When Burton went in to pitch his ideas for a third movie, the studio made it quite clear that it wasn’t interested. In a making-of featurette (via YouTube), the director remembered visiting the Warner offices to discuss the threequel, only to quickly realize he was being replaced. “You don’t want me to make another one, do you?” he recalled asking at the end of the meeting.
Instead, Joel Schumacher was brought in to replace Burton and deliver a more lighthearted take on the source material with 1995’s “Batman Forever.” That’s exactly what he did, and ever since, Burton has stayed away from the franchise. But that hasn’t stopped him from forming his own opinions of the way the saga went following his departure, and it seems he has some especially strong opinions about the title of the movie he initially was supposed to direct.
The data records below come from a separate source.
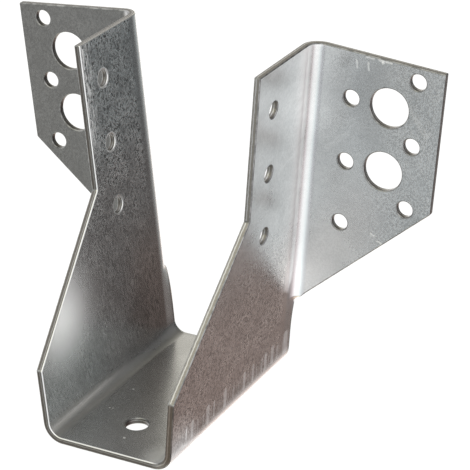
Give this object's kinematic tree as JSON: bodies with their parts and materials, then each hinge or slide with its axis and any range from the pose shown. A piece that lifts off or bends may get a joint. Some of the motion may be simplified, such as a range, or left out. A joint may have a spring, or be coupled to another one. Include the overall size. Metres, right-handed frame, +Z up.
{
  "type": "joist hanger",
  "caption": "Folded sheet-steel joist hanger: a U-shaped seat with sloping walls and an outward flange on each side, punched for nails and bolts.",
  "frame": {"origin": "underside of the seat, in the middle of the hanger's width and depth", "axes": "+Z up the walls, +Y towards the header beam, +X across the joist towards the right flange"},
  "size_m": [0.142, 0.075, 0.1073],
  "materials": {
    "galvanised_steel": "satin, zinc-coated, with a fine mottled grain and handling scuffs"
  },
  "bodies": {
    "root": {"hanger": "galvanised_steel"}
  },
  "joints": []
}
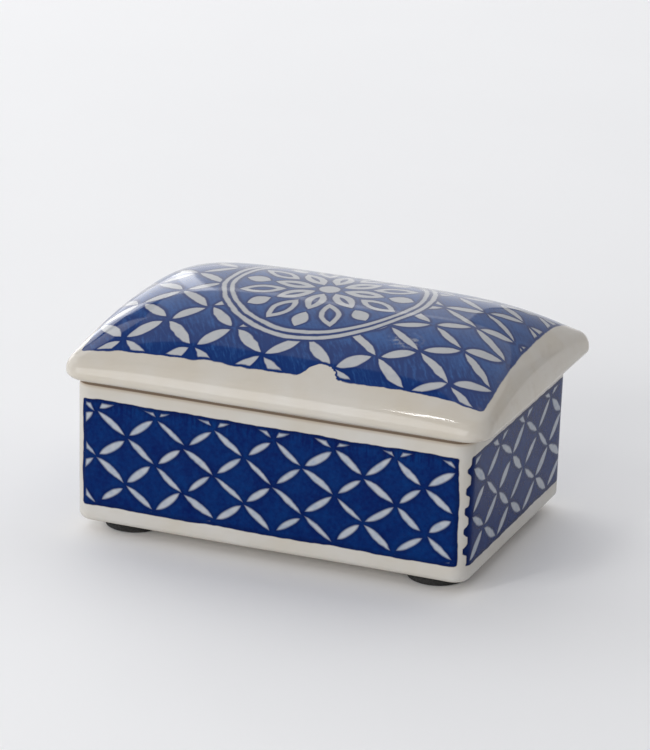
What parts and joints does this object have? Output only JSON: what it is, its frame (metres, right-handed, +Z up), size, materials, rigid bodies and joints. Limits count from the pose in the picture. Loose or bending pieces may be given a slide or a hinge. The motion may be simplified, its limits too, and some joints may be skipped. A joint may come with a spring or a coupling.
{
  "type": "trinket box",
  "caption": "Oblong painted porcelain trinket box with a domed lift-off lid and stick-on foot pads.",
  "frame": {"origin": "middle of the whole box's footprint, lid included, on the surface that the foot pads stand on", "axes": "+X along the long side, -Y towards the front face, +Z up"},
  "size_m": [0.1358, 0.0974, 0.0734],
  "materials": {
    "painted_glaze": "glossy clear glaze over cobalt blue painting on white porcelain",
    "foam_rubber": "matt black foam rubber"
  },
  "bodies": {
    "box": {"box_base": "painted_glaze", "foot_pad_front_left": "foam_rubber", "foot_pad_front_right": "foam_rubber", "foot_pad_back_left": "foam_rubber", "foot_pad_back_right": "foam_rubber"},
    "lid": {"lid": "painted_glaze"}
  },
  "joints": [
    {"name": "lid_lift", "type": "slide", "parent": "box", "child": "lid", "axis": [0, 0, 1], "range_m": [0, 0.06]}
  ]
}
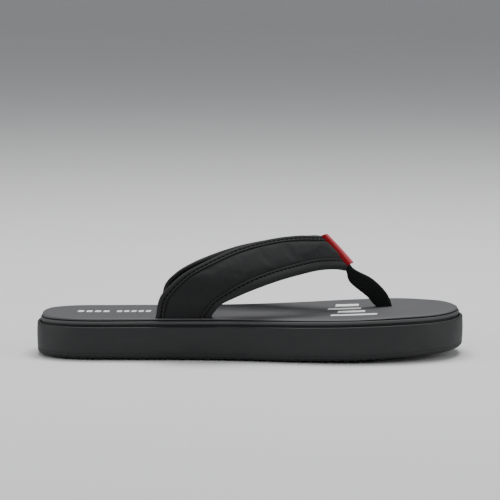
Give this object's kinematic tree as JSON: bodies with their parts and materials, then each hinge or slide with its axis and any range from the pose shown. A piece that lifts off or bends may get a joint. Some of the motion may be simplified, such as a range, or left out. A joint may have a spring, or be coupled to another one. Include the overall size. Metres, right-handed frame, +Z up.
{
  "type": "flip flop",
  "caption": "Right-foot padded flip flop: thick foam sole with ribbed tread, layered footbed, stitched fabric strap, folded label and webbing toe post.",
  "frame": {"origin": "on the ground under the middle of the sole's plan outline", "axes": "+X from heel to toe, +Y to the inner side of the foot, +Z up"},
  "size_m": [0.285, 0.1052, 0.079],
  "materials": {
    "outsole_rubber": "moulded, matte, cross-ribbed",
    "midsole_foam": "moulded closed-cell foam, fine grain, satin",
    "footbed_foam": "closed-cell foam, matte",
    "footbed_skin": "soft synthetic skin, fine grain, matte",
    "soft_foam": "open-cell foam",
    "strap_fabric": "fine plain weave, matte",
    "lining_fabric": "brushed knit",
    "thread": "twisted polyester",
    "webbing": "dense rib weave",
    "washer_plastic": "moulded",
    "label_fabric": "tight satin weave",
    "print_ink": "flat screen print"
  },
  "bodies": {
    "root": {"outsole": "outsole_rubber", "midsole": "midsole_foam", "footbed_base": "footbed_foam", "footbed_pad": "soft_foam", "footbed_cover": "footbed_skin", "strap_cover_lateral": "strap_fabric", "strap_pad_lateral": "soft_foam", "strap_lining_lateral": "lining_fabric", "strap_rear_binding_lateral": "strap_fabric", "strap_front_binding_lateral": "strap_fabric", "strap_tail_lateral": "webbing", "rear_stitching_lateral": "thread", "front_stitching_lateral": "thread", "strap_cover_medial": "strap_fabric", "strap_pad_medial": "soft_foam", "strap_lining_medial": "lining_fabric", "strap_rear_binding_medial": "strap_fabric", "strap_front_binding_medial": "strap_fabric", "strap_tail_medial": "webbing", "rear_stitching_medial": "thread", "front_stitching_medial": "thread", "centre_label": "label_fabric", "seam_tape": "lining_fabric", "toe_post": "webbing", "post_washer": "washer_plastic", "heel_print": "print_ink", "forefoot_print": "print_ink"}
  },
  "joints": []
}
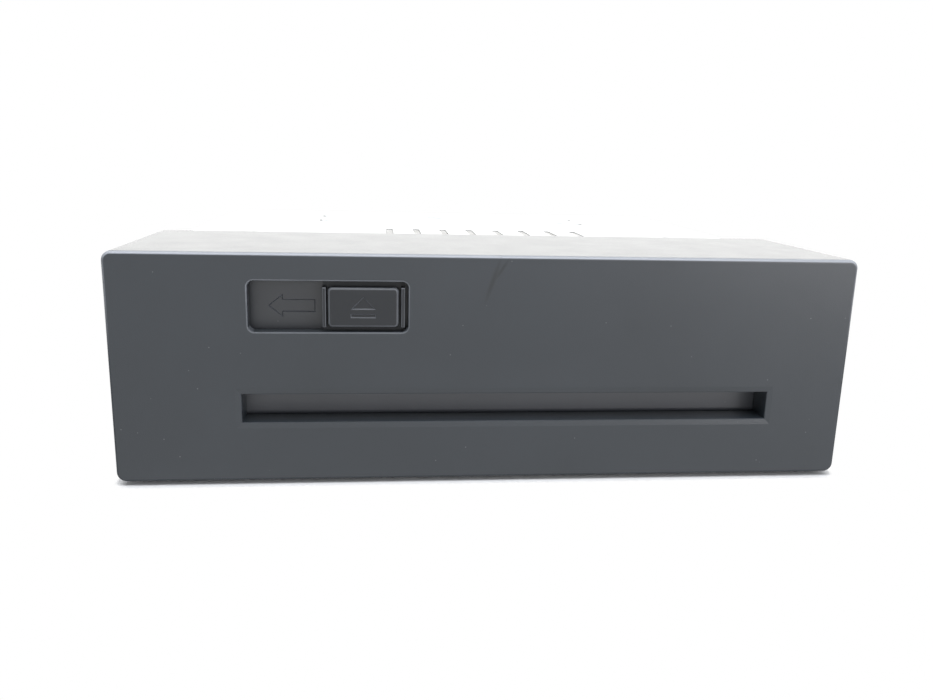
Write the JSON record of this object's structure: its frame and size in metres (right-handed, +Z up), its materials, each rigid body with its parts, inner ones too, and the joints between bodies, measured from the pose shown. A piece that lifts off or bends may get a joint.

Tim Burton doesn’t get Batman Forever
It’s been widely reported that before Joel Schumacher came on board, Tim Burton was planning a third movie entitled “Batman Continues.” But this has been debunked in various places, and based on Burton’s recollection about his first meeting with Warners post-“Returns,” it seems very unlikely he had a title in mind. If he had, though, it certainly wouldn’t have been “Batman Forever.” As quoted by Yahoo, the filmmaker revealed in his biography “Burton on Burton” that he particularly disliked the title of Schumacher’s inaugural Batman effort.
“I always hated those titles like ‘Batman Forever.’ That sounds like a tattoo that somebody would get when they’re on drugs or something. Or something some kid would write in the yearbook.”
In interviews, Burton doesn’t seem especially bitter about his time on the Batman franchise. As such, it seems likely he just genuinely dislikes the title of “Forever,” which does seem like a strange name for a film that doesn’t really include any allusions to the longevity of Kilmer’s Batman. It’s not entirely clear where that title came from, but perhaps Warner Bros. was trying its best to convince audiences that the franchise would endure following the backlash against “Returns.”
Once Burton was out of the running for the third movie, star Michael Keaton walked away from Batman for good. This cleared the way for Val Kilmer to lead the threequel, with Schumacher introducing audiences to a newly redesigned, neon-drenched Gotham inspired as much by gothic architecture as it was modern Japanese cities. Decades later, “Batman Forever” remains an overlooked entry in the saga that’s much more groundbreaking than it gets credit for, but Burton, aside from his disdain for the title, can’t claim to have had a hand in any of it. He was listed as producer but had almost no involvement, and the film was very much Schumacher and Warner Bros.’ creation.